Multistep Methods

Multistep methods use information from several previous steps to advance the solution. They achieve high order with fewer function evaluations per step than Runge-Kutta methods but require careful initialization and have restricted stability regions.

Adams Methods

Definition7.4Adams-Bashforth Methods

The $k$ -step Adams-Bashforth (AB) method is an explicit multistep method: $y_{n+1} = y_n + h \sum_{j=0}^{k-1} b_j f(t_{n-j}, y_{n-j})$ where the coefficients $b_j$ are determined by requiring exactness for polynomials of degree $\leq k - 1$ . Key instances:

AB1 (Euler): $y_{n+1} = y_n + hf_n$
AB2: $y_{n+1} = y_n + \frac{h}{2}(3f_n - f_{n-1})$
AB3: $y_{n+1} = y_n + \frac{h}{12}(23f_n - 16f_{n-1} + 5f_{n-2})$
AB4: $y_{n+1} = y_n + \frac{h}{24}(55f_n - 59f_{n-1} + 37f_{n-2} - 9f_{n-3})$

Definition7.5Adams-Moulton Methods

The $k$ -step Adams-Moulton (AM) method is implicit: $y_{n+1} = y_n + h \sum_{j=-1}^{k-1} b_j f(t_{n-j}, y_{n-j})$ (note $f_{n+1}$ appears). Key instances:

AM0 (backward Euler): $y_{n+1} = y_n + hf_{n+1}$
AM1 (trapezoidal): $y_{n+1} = y_n + \frac{h}{2}(f_{n+1} + f_n)$
AM2: $y_{n+1} = y_n + \frac{h}{12}(5f_{n+1} + 8f_n - f_{n-1})$

AM methods are one order higher than AB methods with the same number of steps, and have larger stability regions.

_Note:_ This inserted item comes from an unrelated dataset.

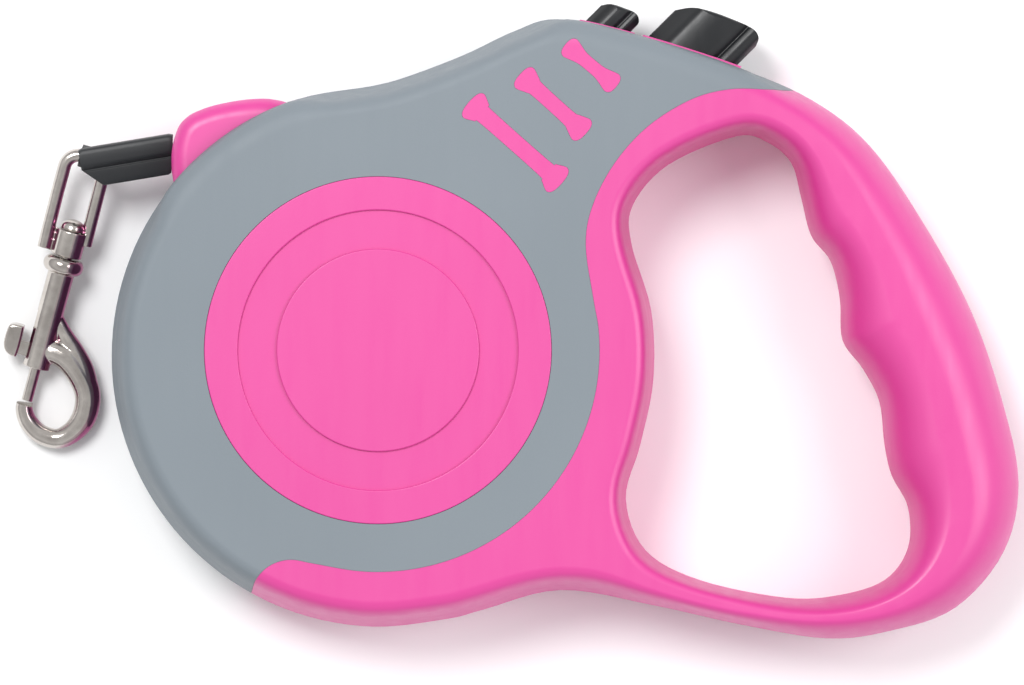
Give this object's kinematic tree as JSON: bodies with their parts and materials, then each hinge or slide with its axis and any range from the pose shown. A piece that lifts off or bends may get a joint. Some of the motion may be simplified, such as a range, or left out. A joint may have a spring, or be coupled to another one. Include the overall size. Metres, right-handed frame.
{
  "type": "retractable leash",
  "caption": "Retractable tape leash with a finger grip, a spring reel, brake and lock buttons and a swivelling snap hook.",
  "frame": {"origin": "where the reel's axis meets the flat back face that the leash rests on", "axes": "+X from the reel to the grip, +Y towards the buttons, +Z along the reel's axis from the back face to the front face"},
  "size_m": [0.1848, 0.1152, 0.028],
  "materials": {
    "pink_shell": "soft satin",
    "grey_cover": "fine matte",
    "black_button": "semi gloss",
    "white_acetal": "smooth",
    "nickel": "polished nickel",
    "steel": "bright",
    "webbing": "woven nylon"
  },
  "bodies": {
    "case": {"front_shell": "pink_shell", "back_shell": "pink_shell", "front_cover": "grey_cover", "back_cover": "grey_cover", "front_cap": "pink_shell", "back_cap": "pink_shell", "strap_guide": "pink_shell", "axle": "steel", "guide_pin_inner": "steel", "guide_pin_outer": "steel", "clock_spring": "steel", "tape_run": "webbing", "brake_spring": "steel", "lock_spring": "steel", "case_screw_1": "steel", "case_screw_2": "steel", "case_screw_3": "steel", "case_screw_4": "steel", "case_screw_5": "steel", "case_screw_6": "steel"},
    "spool": {"spool_drum": "white_acetal", "spool_flange": "white_acetal", "spring_cover": "steel", "tape_roll": "webbing"},
    "leash_end": {"tape_sleeve": "black_button", "tape_loop": "webbing"},
    "eye": {"hook_eye": "nickel"},
    "hook": {"hook_body": "nickel", "eye_rivet": "nickel", "bolt_spring": "steel"},
    "bolt": {"hook_bolt": "nickel"},
    "brake": {"brake_button": "black_button", "brake_pawl": "white_acetal"},
    "lock": {"lock_button": "black_button"}
  },
  "joints": [
    {"name": "leash_pull", "type": "slide", "parent": "case", "child": "leash_end", "axis": [-0.9866, -0.1633, 0], "range_m": [0, 3], "stiffness_N_per_m": 1, "springref_m": -2},
    {"name": "spool_spin", "type": "hinge", "parent": "case", "child": "spool", "pos_m": [0, 0, 0.014], "axis": [0, 0, 1], "range_deg": [0, 6360.5], "deforming": ["clock_spring"]},
    {"name": "brake_press", "type": "slide", "parent": "case", "child": "brake", "axis": [-0.7071, -0.7071, 0], "range_m": [0, 0.003], "stiffness_N_per_m": 600, "springref_m": -0.002, "deforming": ["brake_spring"]},
    {"name": "lock_press", "type": "slide", "parent": "case", "child": "lock", "axis": [-0.7071, -0.7071, 0], "range_m": [0, 0.002], "stiffness_N_per_m": 500, "springref_m": -0.002, "deforming": ["lock_spring"]},
    {"name": "eye_swing", "type": "hinge", "parent": "leash_end", "child": "eye", "pos_m": [-0.05296, 0.03511, 0.00861], "axis": [-0.9641, 0.2656, 0], "range_deg": [-90, 20]},
    {"name": "hook_swivel", "type": "hinge", "parent": "eye", "child": "hook", "pos_m": [-0.0576, 0.016, 0.0062], "axis": [0.2636, 0.9569, 0.1219], "continuous": true},
    {"name": "bolt_slide", "type": "slide", "parent": "hook", "child": "bolt", "axis": [0.2636, 0.9569, 0.1219], "range_m": [0, 0.006], "stiffness_N_per_m": 250, "springref_m": -0.004, "deforming": ["bolt_spring"]}
  ],
  "couplings": [
    {"joint": "spool_spin", "follows": "leash_pull", "rad_per_m": 37.001}
  ]
}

Predictor-Corrector Methods

ExampleAdams-Bashforth-Moulton Pair

A predictor-corrector pair uses AB $k$ to predict $y_{n+1}^P$ (explicit), evaluates $f(t_{n+1}, y_{n+1}^P)$ , then applies AM $(k-1)$ to correct: $y_{n+1}^C = y_n + h\sum b_j f_{n-j}$ using $f_{n+1} \approx f(t_{n+1}, y_{n+1}^P)$ . The AB4/AM3 pair (PECE mode): predict with AB4, evaluate $f_{n+1}^P$ , correct with AM3, evaluate $f_{n+1}^C$ . This gives fourth-order accuracy with only 2 function evaluations per step.

BDF Methods

Definition7.6Backward Differentiation Formulas

The $k$ -step BDF method is: $\sum_{j=0}^k \alpha_j y_{n+1-j} = h \beta_0 f(t_{n+1}, y_{n+1})$ (only $f_{n+1}$ appears on the right). BDF methods are designed for stiff problems:

BDF1 (backward Euler): $y_{n+1} - y_n = hf_{n+1}$
BDF2: $\frac{3}{2}y_{n+1} - 2y_n + \frac{1}{2}y_{n-1} = hf_{n+1}$
BDF $k$ for $k \leq 6$ are stable; BDF7 and higher are unstable

BDF methods are A( $\alpha$ )-stable: stable in a sector $|\arg(-\lambda h)| < \alpha$ where $\alpha$ decreases from $90°$ (BDF1-2) to $\sim 18°$ (BDF6).

RemarkStiff ODE Solvers in Practice

Modern stiff ODE solvers (LSODE, VODE, CVODE, MATLAB's ode15s) are variable-order, variable-step BDF or NDF (numerical differentiation formulas) implementations. They automatically adjust the order $k$ (between 1 and 5) and step size $h$ based on error and stability estimates. Newton iteration solves the implicit equations, with the Jacobian $\partial f/\partial y$ updated only when convergence slows, amortizing the $O(n^3)$ factorization cost.